> **What the exercise asks**: Your job is to restate each entry word for word.

Start of Information provided

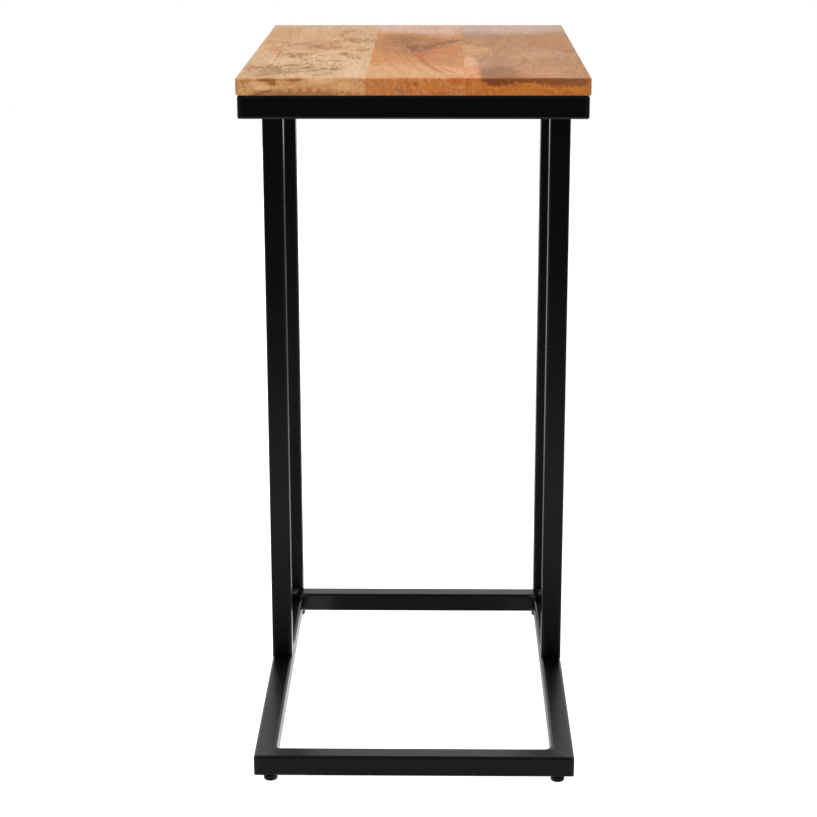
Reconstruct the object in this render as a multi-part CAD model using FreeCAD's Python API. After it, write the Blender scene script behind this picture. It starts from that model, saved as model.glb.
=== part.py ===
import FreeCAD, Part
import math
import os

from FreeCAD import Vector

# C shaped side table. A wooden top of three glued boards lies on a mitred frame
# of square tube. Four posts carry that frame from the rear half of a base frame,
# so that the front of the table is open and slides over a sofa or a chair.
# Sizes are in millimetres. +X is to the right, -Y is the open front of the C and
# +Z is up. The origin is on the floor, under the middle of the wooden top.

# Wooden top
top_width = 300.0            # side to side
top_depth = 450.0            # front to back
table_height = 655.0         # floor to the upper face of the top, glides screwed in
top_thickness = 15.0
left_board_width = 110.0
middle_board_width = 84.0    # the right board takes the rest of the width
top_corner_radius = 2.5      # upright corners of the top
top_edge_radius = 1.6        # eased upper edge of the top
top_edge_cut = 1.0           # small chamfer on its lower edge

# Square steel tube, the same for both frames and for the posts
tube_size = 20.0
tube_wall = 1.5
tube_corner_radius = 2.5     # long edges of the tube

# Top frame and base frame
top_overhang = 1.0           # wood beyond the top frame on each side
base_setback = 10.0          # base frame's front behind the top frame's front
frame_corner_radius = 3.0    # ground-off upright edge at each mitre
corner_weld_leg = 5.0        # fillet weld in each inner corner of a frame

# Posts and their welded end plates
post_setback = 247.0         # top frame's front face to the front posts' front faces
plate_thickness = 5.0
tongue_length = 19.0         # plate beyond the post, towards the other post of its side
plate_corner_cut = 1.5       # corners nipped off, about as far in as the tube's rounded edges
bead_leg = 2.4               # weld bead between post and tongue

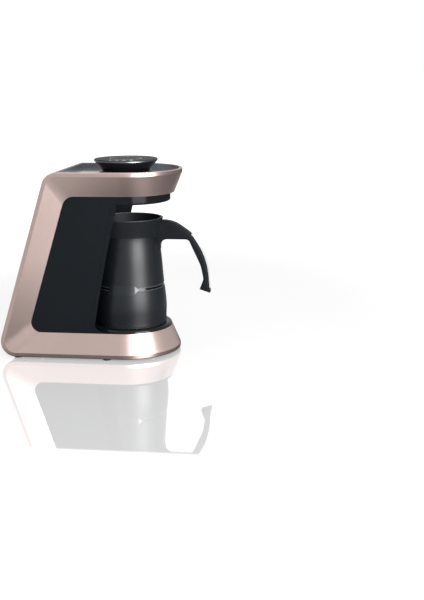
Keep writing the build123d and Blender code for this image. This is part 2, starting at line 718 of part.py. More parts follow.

End of Information provided

> **Result for this exercise**:
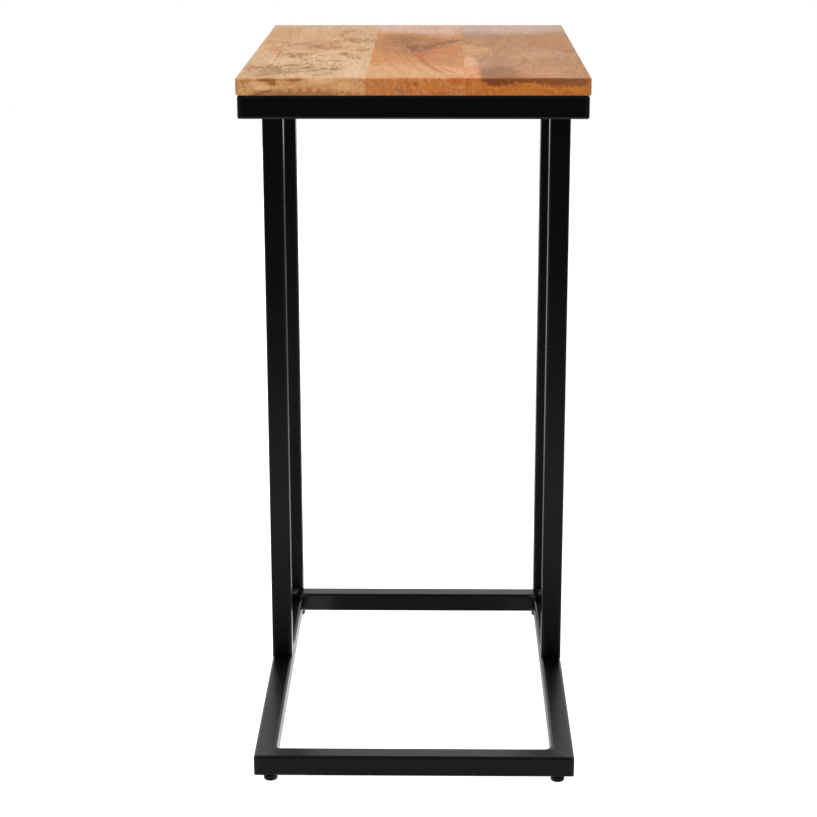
Reconstruct the object in this render as a multi-part CAD model using FreeCAD's Python API. After it, write the Blender scene script behind this picture. It starts from that model, saved as model.glb.
=== part.py ===
import FreeCAD, Part
import math
import os

from FreeCAD import Vector

# C shaped side table. A wooden top of three glued boards lies on a mitred frame
# of square tube. Four posts carry that frame from the rear half of a base frame,
# so that the front of the table is open and slides over a sofa or a chair.
# Sizes are in millimetres. +X is to the right, -Y is the open front of the C and
# +Z is up. The origin is on the floor, under the middle of the wooden top.

# Wooden top
top_width = 300.0            # side to side
top_depth = 450.0            # front to back
table_height = 655.0         # floor to the upper face of the top, glides screwed in
top_thickness = 15.0
left_board_width = 110.0
middle_board_width = 84.0    # the right board takes the rest of the width
top_corner_radius = 2.5      # upright corners of the top
top_edge_radius = 1.6        # eased upper edge of the top
top_edge_cut = 1.0           # small chamfer on its lower edge

# Square steel tube, the same for both frames and for the posts
tube_size = 20.0
tube_wall = 1.5
tube_corner_radius = 2.5     # long edges of the tube

# Top frame and base frame
top_overhang = 1.0           # wood beyond the top frame on each side
base_setback = 10.0          # base frame's front behind the top frame's front
frame_corner_radius = 3.0    # ground-off upright edge at each mitre
corner_weld_leg = 5.0        # fillet weld in each inner corner of a frame

# Posts and their welded end plates
post_setback = 247.0         # top frame's front face to the front posts' front faces
plate_thickness = 5.0
tongue_length = 19.0         # plate beyond the post, towards the other post of its side
plate_corner_cut = 1.5       # corners nipped off, about as far in as the tube's rounded edges
bead_leg = 2.4               # weld bead between post and tongue

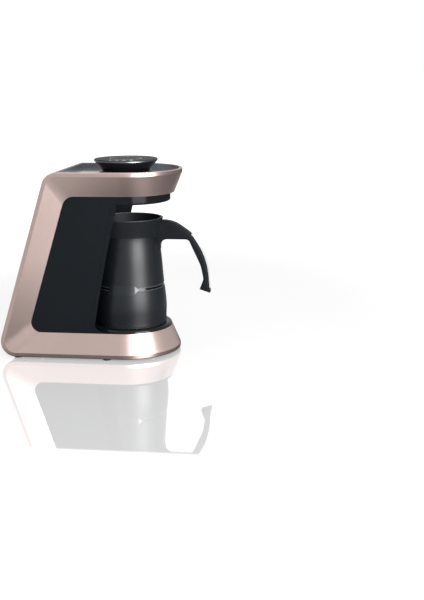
Keep writing the build123d and Blender code for this image. This is part 2, starting at line 718 of part.py. More parts follow.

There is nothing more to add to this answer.